48 “And *they* (all of the stripling warriors, not just the 200 that got wounded) rehearsed unto me the words of their mothers, saying: *We do not doubt our mothers knew it*.”

Neither does Alma 56:55-56, which talks about an earlier battle:
55 “And now it came to pass that when they had surrendered themselves up unto us, behold, *I numbered those young men who had fought with me (the stripling warriors), fearing lest there were many of them slain*.”
56 “But behold, to my great joy, there had *not one soul of them fallen to the earth*; yea, and they had fought as if with the strength of God; yea, never were men known to have fought with such miraculous strength; and with such mighty power did they fall upon the Lamanites, that they did frighten them; and for this cause did the Lamanites deliver themselves up as prisoners of war.”

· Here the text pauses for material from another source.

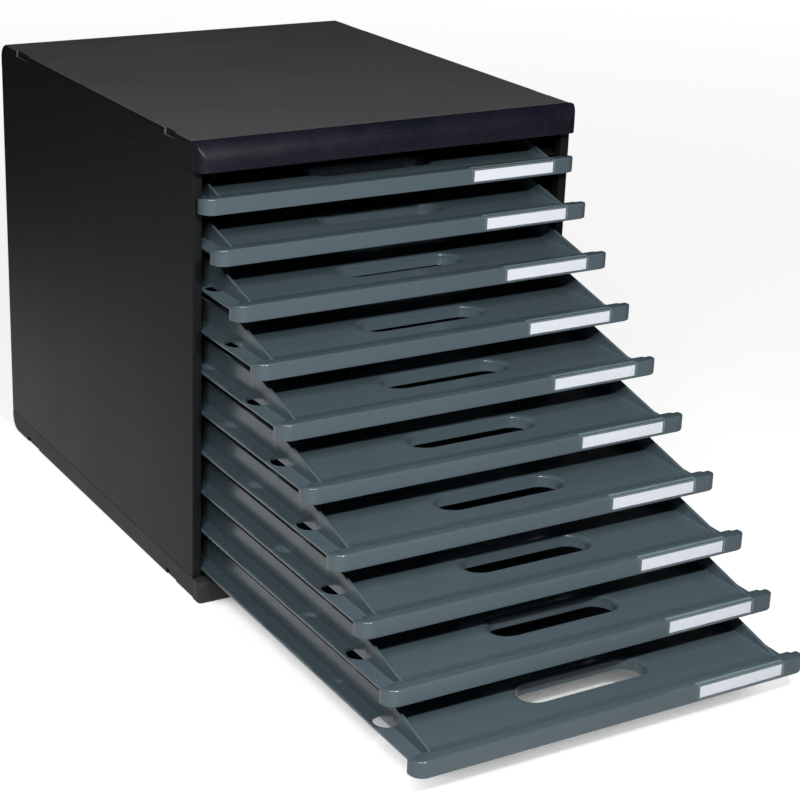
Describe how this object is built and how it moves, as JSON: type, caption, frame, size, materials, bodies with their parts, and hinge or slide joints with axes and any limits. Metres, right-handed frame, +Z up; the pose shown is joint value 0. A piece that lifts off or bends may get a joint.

What Tvedtnes really says is that 200 stripling warriors getting wounded and not dying is cool… even if the other 1,860 did… Huh? That doesn’t quite make sense to me.
Oh, and Alma 58:39-40 *really* doesn’t make sense if his interpretation is the correct one:
39 “And those sons of the people of Ammon, of whom I have so highly spoken, are with me in the city of Manti; and *the Lord has supported them, yea, and kept them from falling by the sword, insomuch that even one soul has not been slain*.”
40 “But behold, *they have received many wounds*; nevertheless they stand fast in that liberty wherewith God has made them free; and they are strict to remember the Lord their God from day to day; yea, they do observe to keep his statutes, and his judgments, and his commandments continually; and their faith is strong in the prophecies concerning that which is to come.”

To top it off, here’s another similar miracle:
“6 And as sure as the Lord liveth, so sure as many as believed, or as many as were brought to the knowledge of the truth, through the preaching of Ammon and his brethren, according to the spirit of revelation and of prophecy, and the power of God working miracles in them—yea, I say unto you, *as the Lord liveth, as many of the Lamanites as believed in their preaching, and were converted unto the Lord, never did fall away*.”